Cranwell, a Roanoke County Democrat, opposes consolidation and annexation - which council members say would solve the city's fiscal and growth problems.
But Cranwell appeared to offer an olive branch to Roanoke last week by promising to work for state money for cities.
It didn't work.
Harvey urged Bowers to continue his effort to develop a statewide lobbying campaign by central cities to get the General Assembly to give more attention to their problems. Bowers said he will meet with the mayors of Norfolk and Richmond next month to discuss the issue.
"David, keep up the fight," Harvey said. "Don't drop the issue.
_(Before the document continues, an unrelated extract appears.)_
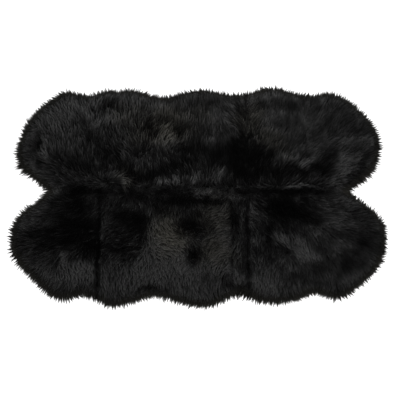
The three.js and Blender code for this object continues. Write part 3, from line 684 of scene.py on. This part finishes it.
EDGES = {BACK: smooth_line(BACK_EDGE, BACK), FRONT: smooth_line(FRONT_EDGE, FRONT)}


def distance_inside(x, y, line):
    """How far each point lies inside the line; it is negative outside."""
    nearest = np.full(x.shape, np.inf)
    crossings = np.zeros(x.shape, int)
    for (ax, ay), (bx, by) in zip(line[:-1], line[1:]):
        length = (bx - ax) ** 2 + (by - ay) ** 2
        t = np.clip(((x - ax) * (bx - ax) + (y - ay) * (by - ay)) / length, 0, 1)
        nearest = np.minimum(nearest, np.hypot(x - ax - t * (bx - ax), y - ay - t * (by - ay)))
        spans = (ay > y) != (by > y)
        with np.errstate(divide="ignore", invalid="ignore"):
            crossing_x = ax + (y - ay) / (by - ay) * (bx - ax)
        crossings += spans & (x < crossing_x)
    return np.where(crossings % 2 == 1, nearest, -nearest)


# How far inside the cut edge each point lies, worked out once on a grid, and its slopes
GRID_STEP = 0.005
GRID_X = np.arange(-0.98, 0.985, GRID_STEP)
GRID_Y = np.arange(-0.65, 0.655, GRID_STEP)


def rim_grid():
    """How far each point of the grid lies inside its pelt's cut edge, which leaves out the seam."""
    grid_x, grid_y = np.meshgrid(GRID_X, GRID_Y, indexing="ij")
    inside = np.empty(grid_x.shape)
    for side, line in EDGES.items():
        own = (np.sign(grid_y) == side) | ((side == BACK) & (np.abs(grid_y) < TINY))
        x = grid_x[own]
        y = grid_y[own] + TINY * side
        from_edge = np.abs(distance_inside(x, y, line))
        within = distance_inside(x, y, np.vstack([line, line[:1]])) > 0
        inside[own] = np.where(within, from_edge, -from_edge)
    return inside


RIM_GRID = rim_grid()
SLOPE_X, SLOPE_Y = np.gradient(RIM_GRID, GRID_STEP)


def sample(grid, x, y):
    """The grid's value at each point, between its four neighbours."""
    u = np.clip((x - GRID_X[0]) / GRID_STEP, 0, len(GRID_X) - 1 - TINY)
    v = np.clip((y - GRID_Y[0]) / GRID_STEP, 0, len(GRID_Y) - 1 - TINY)
    i = u.astype(int)
    j = v.astype(int)
    s = u - i
    t = v - j
    return (
        grid[i, j] * (1 - s) * (1 - t)
        + grid[i + 1, j] * s * (1 - t)
        + grid[i, j + 1] * (1 - s) * t
        + grid[i + 1, j + 1] * s * t
    )


def crease_weight(crease, x, y, reach):
    """One on the crease, and nothing away from it."""
    beyond = np.maximum(np.maximum(crease.start - y, y - crease.end), 0.0)
    return bell(x - crease.x, reach) * bell(beyond, CREASE_FADE)


def patch_weight(patch, x, y):
    """One over most of the patch, which falls off softly at its rim."""
    around = math.radians(patch.turned)
    dx = x - patch.x
    dy = y - patch.y
    ahead = (dx * math.cos(around) + dy * math.sin(around)) / patch.long
    aside = (dy * math.cos(around) - dx * math.sin(around)) / patch.wide
    return np.exp(-0.5 * (ahead**2 + aside**2) ** PATCH_FIRMNESS)


def pile_height(x, y):
    """The height of the brushed pile over the floor, away from the rim."""
    height = PILE_HEIGHT + wavering(x, y, HEIGHT_WAVERS)
    for hill in HILLS:
        height = height + hill.rise * bell(np.hypot(x - hill.x, y - hill.y), hill.spread)
    for crease in CREASES:
        height = height - crease.depth * crease_weight(crease, x, y, crease.width)
    return height - SEAM_DIP_DEPTH * bell(y, SEAM_DIP_WIDTH)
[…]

It's the most important thing facing the city.
"The Roanoke Valley needs to grow as one," said Harvey, adding that some form of consolidation or governmental reorganization is needed. "We have to do it as one, not separately."
City Attorney Wilburn Dibling told council that the city is blocked at every step in expanding its boundaries to broaden its tax base and ease the financial pressures of providing regional services.
Without a change in state law, Roanoke is barred from altering its boundaries or status as an independent city, he said. The city needs the General Assembly's approval to revert to a town, surrender its charter or regain the power of annexation.
Bowers said the city needs a local educational campaign as well as the statewide effort.
He suggested that David Rusk, a national expert on cities, might be invited to come to the valley to speak.
Rusk says cities in states with liberal annexation laws, such as North Carolina, are healthier than cities in Virginia and other states that have been trapped within their city limits.
Bowers, long an advocate of consolidation, said he concurs with Rusk's analysis of what he calls "elastic" and "inelastic" cities.
Council asked City Manager Bob Herbert for a report and recommendation on an educational campaign to make sure residents understand the financial plight of central cities.
But it was not immediately clear whether the campaign would be directed at city residents, who already favor consolidation, or county residents, who opposed it nearly 3-to-1 in a 1990 referendum.
Asked whether he would try to get residents of Roanoke County and other localities in the valley involved in the campaign, Herbert said he wouldn't do that until he has talked with his counterparts in the other localities.